PROVIDED DATA:
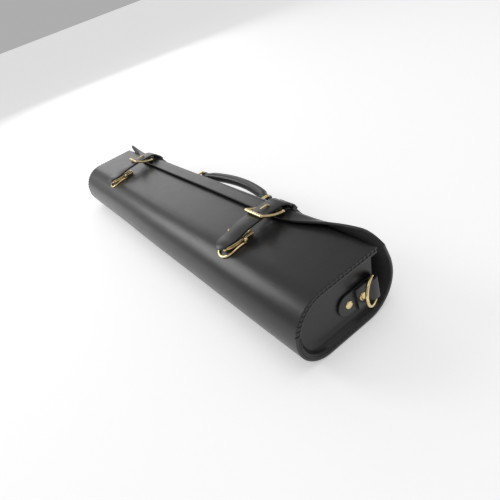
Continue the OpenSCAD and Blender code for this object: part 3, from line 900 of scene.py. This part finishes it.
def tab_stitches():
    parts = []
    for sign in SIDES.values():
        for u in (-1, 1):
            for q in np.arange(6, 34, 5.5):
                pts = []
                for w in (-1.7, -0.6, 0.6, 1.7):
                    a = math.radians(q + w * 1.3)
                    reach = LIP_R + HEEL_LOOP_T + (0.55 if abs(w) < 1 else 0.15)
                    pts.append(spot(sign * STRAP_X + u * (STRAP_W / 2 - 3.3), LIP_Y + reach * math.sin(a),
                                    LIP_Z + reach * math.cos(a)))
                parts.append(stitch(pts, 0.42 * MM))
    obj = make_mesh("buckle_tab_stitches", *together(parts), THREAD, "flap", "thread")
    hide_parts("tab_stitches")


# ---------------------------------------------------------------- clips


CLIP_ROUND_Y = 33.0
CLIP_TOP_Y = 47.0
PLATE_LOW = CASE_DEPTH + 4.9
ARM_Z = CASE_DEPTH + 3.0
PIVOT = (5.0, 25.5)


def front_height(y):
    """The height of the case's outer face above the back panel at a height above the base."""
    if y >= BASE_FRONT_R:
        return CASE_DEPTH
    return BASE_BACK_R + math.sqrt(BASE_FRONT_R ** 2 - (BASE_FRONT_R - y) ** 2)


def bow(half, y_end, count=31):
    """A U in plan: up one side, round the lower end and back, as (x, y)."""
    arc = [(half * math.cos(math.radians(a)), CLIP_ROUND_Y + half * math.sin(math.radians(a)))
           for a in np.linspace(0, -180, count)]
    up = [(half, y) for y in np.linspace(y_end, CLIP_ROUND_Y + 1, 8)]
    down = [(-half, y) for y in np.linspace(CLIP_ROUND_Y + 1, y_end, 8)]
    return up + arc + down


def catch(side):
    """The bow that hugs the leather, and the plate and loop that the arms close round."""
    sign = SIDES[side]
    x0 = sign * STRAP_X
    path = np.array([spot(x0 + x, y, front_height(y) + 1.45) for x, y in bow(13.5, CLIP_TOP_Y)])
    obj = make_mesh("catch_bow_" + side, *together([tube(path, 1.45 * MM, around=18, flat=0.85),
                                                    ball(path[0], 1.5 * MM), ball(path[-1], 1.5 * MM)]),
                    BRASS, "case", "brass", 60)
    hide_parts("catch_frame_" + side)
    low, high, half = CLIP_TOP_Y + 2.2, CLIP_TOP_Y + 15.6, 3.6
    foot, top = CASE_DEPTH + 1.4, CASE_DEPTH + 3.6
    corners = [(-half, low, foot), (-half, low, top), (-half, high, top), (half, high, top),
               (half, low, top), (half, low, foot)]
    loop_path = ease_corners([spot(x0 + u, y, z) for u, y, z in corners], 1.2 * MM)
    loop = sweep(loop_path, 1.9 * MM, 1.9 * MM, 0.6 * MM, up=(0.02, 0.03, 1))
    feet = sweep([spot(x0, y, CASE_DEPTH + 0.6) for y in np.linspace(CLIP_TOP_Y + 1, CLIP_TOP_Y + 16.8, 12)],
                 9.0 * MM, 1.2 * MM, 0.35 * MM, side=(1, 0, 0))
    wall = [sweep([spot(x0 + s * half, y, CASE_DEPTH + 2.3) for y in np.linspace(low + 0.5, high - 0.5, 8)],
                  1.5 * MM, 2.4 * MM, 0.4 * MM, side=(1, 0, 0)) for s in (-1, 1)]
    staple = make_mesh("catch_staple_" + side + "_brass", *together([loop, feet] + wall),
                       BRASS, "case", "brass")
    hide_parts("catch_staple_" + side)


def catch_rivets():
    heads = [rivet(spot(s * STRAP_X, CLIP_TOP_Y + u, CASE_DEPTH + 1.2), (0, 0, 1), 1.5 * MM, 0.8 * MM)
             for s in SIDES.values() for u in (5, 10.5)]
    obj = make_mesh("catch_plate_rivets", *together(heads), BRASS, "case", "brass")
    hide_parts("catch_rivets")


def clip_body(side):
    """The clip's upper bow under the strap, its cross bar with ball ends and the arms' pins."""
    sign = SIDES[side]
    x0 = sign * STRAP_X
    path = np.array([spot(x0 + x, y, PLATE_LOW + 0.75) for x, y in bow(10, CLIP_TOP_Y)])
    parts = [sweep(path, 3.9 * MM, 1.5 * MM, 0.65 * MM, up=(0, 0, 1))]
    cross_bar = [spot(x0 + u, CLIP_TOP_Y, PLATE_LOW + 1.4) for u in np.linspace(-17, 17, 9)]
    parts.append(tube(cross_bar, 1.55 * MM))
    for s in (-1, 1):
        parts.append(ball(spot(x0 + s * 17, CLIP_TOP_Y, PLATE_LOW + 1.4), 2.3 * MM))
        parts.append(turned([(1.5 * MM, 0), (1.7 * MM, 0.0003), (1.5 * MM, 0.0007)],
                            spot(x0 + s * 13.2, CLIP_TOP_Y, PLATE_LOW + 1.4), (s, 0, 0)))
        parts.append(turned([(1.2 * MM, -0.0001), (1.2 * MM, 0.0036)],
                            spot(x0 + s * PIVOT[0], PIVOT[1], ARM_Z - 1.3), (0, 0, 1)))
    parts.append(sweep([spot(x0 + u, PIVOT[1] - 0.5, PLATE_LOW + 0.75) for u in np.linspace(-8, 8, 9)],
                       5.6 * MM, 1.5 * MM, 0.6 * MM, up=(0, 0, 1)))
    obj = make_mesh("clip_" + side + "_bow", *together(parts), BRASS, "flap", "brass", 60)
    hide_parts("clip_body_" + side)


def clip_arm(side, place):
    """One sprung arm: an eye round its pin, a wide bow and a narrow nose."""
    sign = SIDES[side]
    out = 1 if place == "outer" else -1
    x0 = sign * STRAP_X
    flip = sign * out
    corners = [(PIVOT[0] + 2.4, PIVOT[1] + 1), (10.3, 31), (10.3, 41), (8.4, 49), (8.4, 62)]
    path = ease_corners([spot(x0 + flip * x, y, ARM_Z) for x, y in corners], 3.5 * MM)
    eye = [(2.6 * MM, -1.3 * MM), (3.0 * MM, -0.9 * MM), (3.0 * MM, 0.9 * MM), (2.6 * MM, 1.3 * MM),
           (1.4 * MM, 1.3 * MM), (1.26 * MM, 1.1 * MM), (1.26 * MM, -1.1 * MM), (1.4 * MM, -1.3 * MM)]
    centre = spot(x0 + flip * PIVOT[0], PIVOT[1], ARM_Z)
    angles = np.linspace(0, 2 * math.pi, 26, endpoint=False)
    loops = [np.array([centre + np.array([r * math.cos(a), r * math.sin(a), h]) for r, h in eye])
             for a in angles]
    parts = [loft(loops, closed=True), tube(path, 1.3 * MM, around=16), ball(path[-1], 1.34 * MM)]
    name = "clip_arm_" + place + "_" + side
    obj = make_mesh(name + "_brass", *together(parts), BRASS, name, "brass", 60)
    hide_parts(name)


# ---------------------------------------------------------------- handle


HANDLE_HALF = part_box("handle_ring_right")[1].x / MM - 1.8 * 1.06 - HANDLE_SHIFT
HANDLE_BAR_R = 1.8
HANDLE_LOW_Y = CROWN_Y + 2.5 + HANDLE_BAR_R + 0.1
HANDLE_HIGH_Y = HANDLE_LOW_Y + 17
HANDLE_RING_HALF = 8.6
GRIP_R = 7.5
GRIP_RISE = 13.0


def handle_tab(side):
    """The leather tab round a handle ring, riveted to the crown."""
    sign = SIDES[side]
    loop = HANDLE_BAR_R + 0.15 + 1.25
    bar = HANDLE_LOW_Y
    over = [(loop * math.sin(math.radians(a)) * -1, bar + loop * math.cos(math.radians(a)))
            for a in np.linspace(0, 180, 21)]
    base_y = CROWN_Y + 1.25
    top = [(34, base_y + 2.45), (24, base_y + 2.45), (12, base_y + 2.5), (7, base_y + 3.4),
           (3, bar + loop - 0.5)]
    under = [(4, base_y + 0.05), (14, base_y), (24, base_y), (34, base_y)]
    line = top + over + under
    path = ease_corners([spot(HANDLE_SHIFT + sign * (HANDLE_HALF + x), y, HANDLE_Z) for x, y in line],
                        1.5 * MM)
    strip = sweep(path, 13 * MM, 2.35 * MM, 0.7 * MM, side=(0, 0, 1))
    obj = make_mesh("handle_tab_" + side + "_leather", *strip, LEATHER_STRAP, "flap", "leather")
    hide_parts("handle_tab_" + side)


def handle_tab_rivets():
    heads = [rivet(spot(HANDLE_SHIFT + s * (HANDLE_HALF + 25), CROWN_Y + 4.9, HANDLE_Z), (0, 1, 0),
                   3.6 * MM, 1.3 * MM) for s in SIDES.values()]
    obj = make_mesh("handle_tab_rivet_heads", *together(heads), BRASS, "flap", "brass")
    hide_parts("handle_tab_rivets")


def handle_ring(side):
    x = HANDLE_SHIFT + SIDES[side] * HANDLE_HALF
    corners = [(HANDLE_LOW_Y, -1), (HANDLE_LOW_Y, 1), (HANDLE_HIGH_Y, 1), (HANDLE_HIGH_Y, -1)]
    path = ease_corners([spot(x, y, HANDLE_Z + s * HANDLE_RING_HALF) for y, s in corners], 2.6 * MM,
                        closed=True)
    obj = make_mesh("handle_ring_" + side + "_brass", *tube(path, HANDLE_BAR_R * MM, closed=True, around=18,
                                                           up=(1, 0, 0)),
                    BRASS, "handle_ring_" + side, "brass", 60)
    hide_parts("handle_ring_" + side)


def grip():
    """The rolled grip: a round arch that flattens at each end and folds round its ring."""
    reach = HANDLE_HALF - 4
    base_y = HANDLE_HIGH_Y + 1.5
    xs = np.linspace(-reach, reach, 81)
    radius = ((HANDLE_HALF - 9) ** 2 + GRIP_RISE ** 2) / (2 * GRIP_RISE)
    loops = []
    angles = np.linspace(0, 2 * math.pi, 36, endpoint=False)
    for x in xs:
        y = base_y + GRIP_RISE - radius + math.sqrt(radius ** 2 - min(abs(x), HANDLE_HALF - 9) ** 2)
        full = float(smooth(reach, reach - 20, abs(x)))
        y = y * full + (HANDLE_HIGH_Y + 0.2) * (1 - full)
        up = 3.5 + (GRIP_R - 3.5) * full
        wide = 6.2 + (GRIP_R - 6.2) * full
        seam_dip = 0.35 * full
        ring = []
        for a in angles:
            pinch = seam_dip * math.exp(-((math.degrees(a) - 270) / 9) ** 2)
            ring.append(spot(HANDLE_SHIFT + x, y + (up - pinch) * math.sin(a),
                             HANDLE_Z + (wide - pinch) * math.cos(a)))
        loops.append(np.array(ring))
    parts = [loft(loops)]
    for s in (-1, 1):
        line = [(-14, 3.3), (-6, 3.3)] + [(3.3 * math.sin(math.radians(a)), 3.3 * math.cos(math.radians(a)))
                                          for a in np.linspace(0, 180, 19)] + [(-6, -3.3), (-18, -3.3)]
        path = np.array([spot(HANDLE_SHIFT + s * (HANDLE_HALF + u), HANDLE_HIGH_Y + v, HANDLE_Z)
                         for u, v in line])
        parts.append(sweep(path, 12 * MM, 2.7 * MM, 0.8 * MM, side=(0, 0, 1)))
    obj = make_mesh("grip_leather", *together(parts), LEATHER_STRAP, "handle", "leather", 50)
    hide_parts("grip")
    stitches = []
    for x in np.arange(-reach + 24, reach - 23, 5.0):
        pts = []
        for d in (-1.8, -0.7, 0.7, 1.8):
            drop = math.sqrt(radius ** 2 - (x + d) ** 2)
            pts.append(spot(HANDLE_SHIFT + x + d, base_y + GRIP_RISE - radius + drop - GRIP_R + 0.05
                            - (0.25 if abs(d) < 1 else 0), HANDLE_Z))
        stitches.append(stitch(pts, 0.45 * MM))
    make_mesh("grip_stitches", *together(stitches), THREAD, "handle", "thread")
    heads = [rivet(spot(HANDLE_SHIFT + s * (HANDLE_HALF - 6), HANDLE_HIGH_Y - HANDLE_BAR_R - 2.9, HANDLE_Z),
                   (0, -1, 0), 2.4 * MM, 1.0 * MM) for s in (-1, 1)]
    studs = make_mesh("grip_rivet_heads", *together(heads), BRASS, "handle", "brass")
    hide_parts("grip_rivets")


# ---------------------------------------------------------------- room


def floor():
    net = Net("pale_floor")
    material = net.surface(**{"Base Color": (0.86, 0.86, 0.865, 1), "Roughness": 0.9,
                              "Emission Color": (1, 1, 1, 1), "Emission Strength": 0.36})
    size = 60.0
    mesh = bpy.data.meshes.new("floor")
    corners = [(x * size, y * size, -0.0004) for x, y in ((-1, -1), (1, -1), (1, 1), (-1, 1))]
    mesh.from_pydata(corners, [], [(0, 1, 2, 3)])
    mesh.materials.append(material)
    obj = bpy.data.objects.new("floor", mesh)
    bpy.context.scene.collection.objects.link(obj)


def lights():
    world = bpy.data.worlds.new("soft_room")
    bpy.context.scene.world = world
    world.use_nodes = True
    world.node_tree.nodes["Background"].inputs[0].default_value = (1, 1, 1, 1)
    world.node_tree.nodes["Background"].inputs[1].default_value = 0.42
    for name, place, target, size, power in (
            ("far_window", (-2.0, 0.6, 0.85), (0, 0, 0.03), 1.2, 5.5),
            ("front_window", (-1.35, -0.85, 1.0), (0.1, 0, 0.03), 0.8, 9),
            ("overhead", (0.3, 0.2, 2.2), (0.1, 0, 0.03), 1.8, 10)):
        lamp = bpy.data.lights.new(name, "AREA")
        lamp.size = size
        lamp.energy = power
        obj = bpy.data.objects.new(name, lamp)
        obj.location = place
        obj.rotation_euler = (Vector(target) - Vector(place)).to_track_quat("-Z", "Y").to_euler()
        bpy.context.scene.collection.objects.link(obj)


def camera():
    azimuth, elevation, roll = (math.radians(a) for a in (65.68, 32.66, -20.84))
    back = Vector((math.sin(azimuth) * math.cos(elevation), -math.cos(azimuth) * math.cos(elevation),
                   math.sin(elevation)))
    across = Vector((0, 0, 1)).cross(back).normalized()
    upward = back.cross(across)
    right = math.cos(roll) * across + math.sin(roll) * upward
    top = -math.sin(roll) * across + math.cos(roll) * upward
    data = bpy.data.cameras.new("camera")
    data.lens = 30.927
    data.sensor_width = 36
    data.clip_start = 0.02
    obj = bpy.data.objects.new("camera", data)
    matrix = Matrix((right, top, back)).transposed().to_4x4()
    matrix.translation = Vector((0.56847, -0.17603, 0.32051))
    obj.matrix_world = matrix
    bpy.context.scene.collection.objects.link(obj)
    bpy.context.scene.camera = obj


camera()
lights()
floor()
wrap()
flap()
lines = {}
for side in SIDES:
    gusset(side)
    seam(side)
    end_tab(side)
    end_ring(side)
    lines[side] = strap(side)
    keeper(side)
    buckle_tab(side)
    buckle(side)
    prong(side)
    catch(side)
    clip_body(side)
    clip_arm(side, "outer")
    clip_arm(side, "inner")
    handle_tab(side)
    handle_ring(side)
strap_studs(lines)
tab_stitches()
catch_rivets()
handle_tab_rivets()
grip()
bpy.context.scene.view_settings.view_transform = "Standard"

THE TASK:
Work out the number of lines in this listing that include the word "name". Reply with that number only.

THE SOLUTION:
6